-- Start of RECORD EXTRACTS --
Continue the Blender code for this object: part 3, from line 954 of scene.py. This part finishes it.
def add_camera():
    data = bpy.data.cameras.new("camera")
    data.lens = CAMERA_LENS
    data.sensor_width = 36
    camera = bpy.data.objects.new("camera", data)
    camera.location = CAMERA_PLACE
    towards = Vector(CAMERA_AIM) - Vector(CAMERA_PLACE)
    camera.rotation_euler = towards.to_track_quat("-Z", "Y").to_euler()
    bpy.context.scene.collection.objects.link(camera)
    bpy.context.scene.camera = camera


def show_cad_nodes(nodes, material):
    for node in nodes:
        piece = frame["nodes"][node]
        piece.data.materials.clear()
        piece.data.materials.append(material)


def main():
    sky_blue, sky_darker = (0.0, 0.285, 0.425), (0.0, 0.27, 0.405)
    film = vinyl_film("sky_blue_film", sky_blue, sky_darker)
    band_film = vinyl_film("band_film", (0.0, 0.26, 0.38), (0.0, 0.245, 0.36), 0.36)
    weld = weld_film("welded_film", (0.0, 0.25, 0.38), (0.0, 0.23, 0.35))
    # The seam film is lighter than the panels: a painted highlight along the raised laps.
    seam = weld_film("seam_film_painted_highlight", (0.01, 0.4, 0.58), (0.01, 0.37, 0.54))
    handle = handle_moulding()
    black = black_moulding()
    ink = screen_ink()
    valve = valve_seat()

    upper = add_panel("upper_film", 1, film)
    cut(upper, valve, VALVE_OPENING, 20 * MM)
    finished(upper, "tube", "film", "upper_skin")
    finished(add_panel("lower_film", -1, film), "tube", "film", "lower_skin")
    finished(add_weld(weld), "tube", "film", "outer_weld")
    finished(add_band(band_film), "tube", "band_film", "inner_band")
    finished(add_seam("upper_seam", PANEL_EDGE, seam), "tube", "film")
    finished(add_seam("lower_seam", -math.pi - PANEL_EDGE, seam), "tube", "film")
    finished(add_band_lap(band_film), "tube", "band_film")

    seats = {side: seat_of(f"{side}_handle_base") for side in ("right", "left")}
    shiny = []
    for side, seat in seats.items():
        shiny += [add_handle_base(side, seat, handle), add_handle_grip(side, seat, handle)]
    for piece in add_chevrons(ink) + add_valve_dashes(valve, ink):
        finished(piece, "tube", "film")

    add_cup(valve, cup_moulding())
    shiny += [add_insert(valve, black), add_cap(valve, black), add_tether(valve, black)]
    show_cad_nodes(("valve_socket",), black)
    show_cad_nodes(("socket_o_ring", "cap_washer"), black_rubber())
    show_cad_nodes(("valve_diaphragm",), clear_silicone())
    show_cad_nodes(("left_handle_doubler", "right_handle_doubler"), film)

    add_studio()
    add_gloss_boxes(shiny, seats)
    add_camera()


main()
-- End of RECORD EXTRACTS --
-- Start of RECORD EXTRACTS --
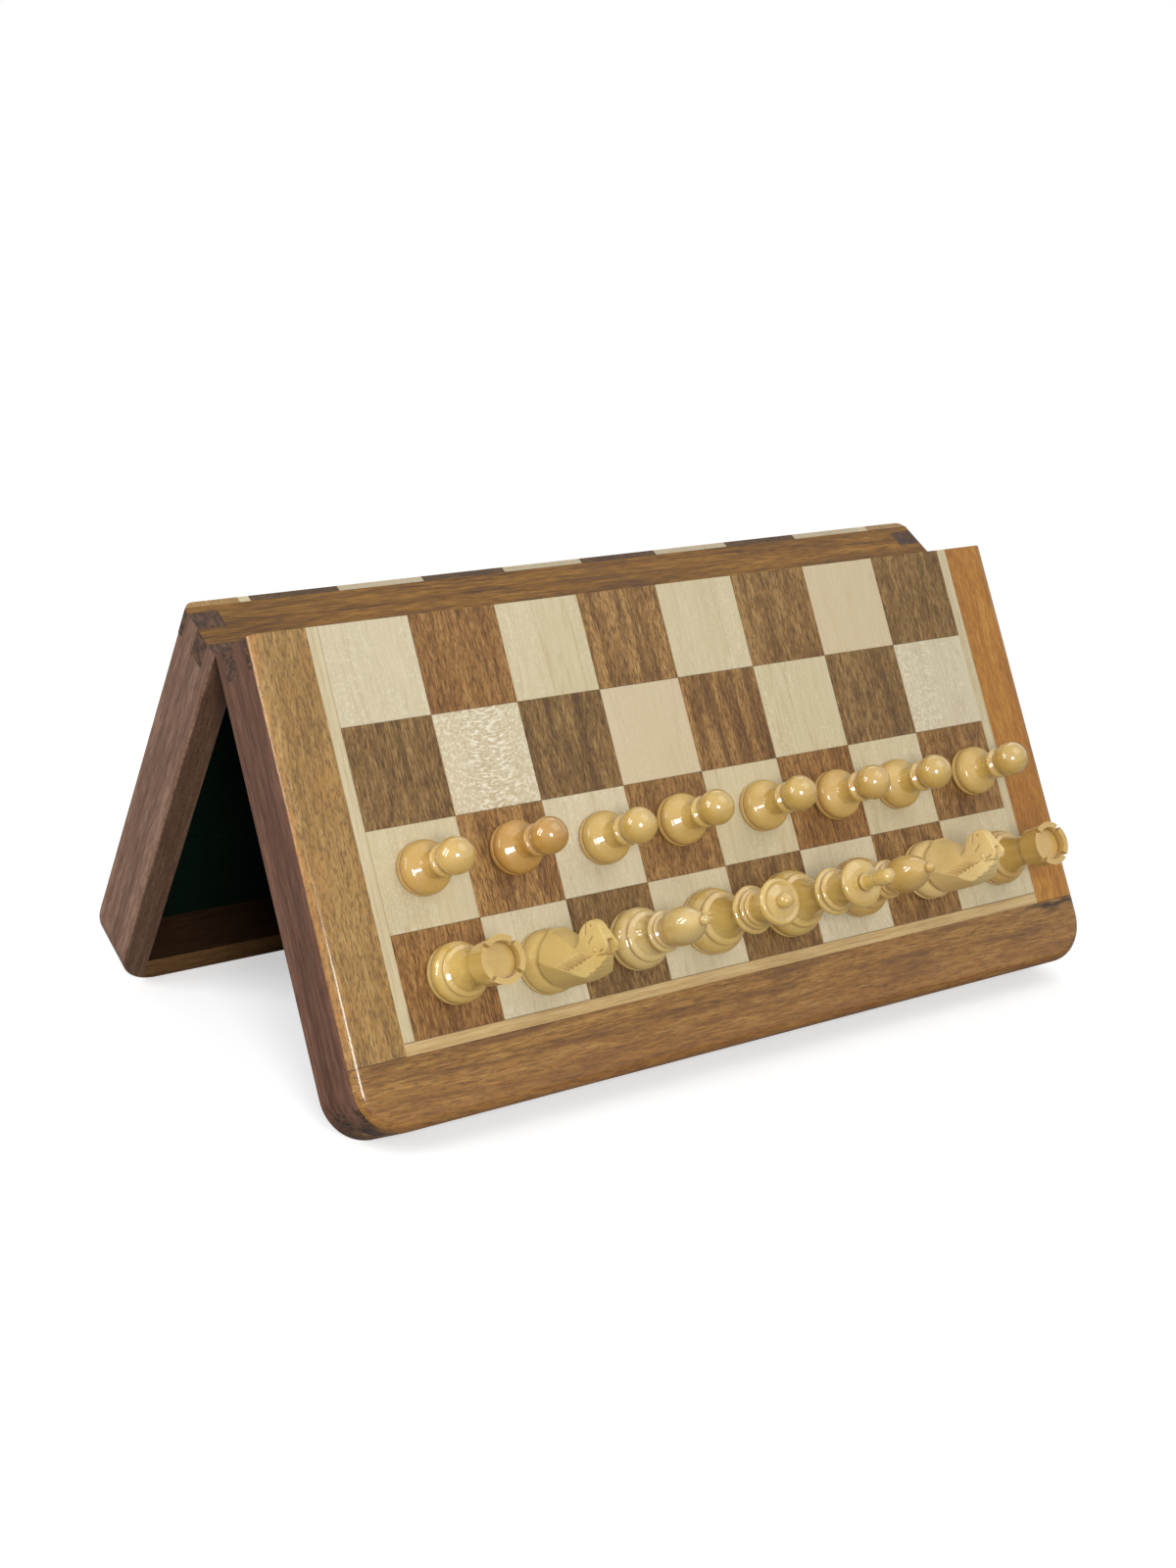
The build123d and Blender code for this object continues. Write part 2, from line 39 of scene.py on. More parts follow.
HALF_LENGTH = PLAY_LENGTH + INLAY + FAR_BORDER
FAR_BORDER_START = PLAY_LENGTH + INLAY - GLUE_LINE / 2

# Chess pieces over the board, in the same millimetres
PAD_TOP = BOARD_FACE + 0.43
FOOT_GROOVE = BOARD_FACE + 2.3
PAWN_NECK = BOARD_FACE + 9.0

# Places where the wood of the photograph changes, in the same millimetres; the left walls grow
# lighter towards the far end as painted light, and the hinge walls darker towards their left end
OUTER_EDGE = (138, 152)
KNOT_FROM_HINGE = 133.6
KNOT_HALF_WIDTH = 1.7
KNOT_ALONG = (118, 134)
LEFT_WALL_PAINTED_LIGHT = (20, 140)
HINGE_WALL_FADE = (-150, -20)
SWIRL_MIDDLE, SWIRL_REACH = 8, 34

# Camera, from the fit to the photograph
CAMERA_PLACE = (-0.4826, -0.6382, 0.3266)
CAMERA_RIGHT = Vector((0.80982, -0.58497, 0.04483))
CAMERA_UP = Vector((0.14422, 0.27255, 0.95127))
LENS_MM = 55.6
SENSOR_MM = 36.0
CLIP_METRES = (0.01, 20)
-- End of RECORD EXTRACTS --
▶ **OBJECTIVE**
Repeat, unchanged, every line from the one that contains "Continue the Blender" to the one that contains "valve = valve_seat()", including both, and no other line.

▶ **ANSWER TO THE EXERCISE**
Continue the Blender code for this object: part 3, from line 954 of scene.py. This part finishes it.
def add_camera():
    data = bpy.data.cameras.new("camera")
    data.lens = CAMERA_LENS
    data.sensor_width = 36
    camera = bpy.data.objects.new("camera", data)
    camera.location = CAMERA_PLACE
    towards = Vector(CAMERA_AIM) - Vector(CAMERA_PLACE)
    camera.rotation_euler = towards.to_track_quat("-Z", "Y").to_euler()
    bpy.context.scene.collection.objects.link(camera)
    bpy.context.scene.camera = camera


def show_cad_nodes(nodes, material):
    for node in nodes:
        piece = frame["nodes"][node]
        piece.data.materials.clear()
        piece.data.materials.append(material)


def main():
    sky_blue, sky_darker = (0.0, 0.285, 0.425), (0.0, 0.27, 0.405)
    film = vinyl_film("sky_blue_film", sky_blue, sky_darker)
    band_film = vinyl_film("band_film", (0.0, 0.26, 0.38), (0.0, 0.245, 0.36), 0.36)
    weld = weld_film("welded_film", (0.0, 0.25, 0.38), (0.0, 0.23, 0.35))
    # The seam film is lighter than the panels: a painted highlight along the raised laps.
    seam = weld_film("seam_film_painted_highlight", (0.01, 0.4, 0.58), (0.01, 0.37, 0.54))
    handle = handle_moulding()
    black = black_moulding()
    ink = screen_ink()
    valve = valve_seat()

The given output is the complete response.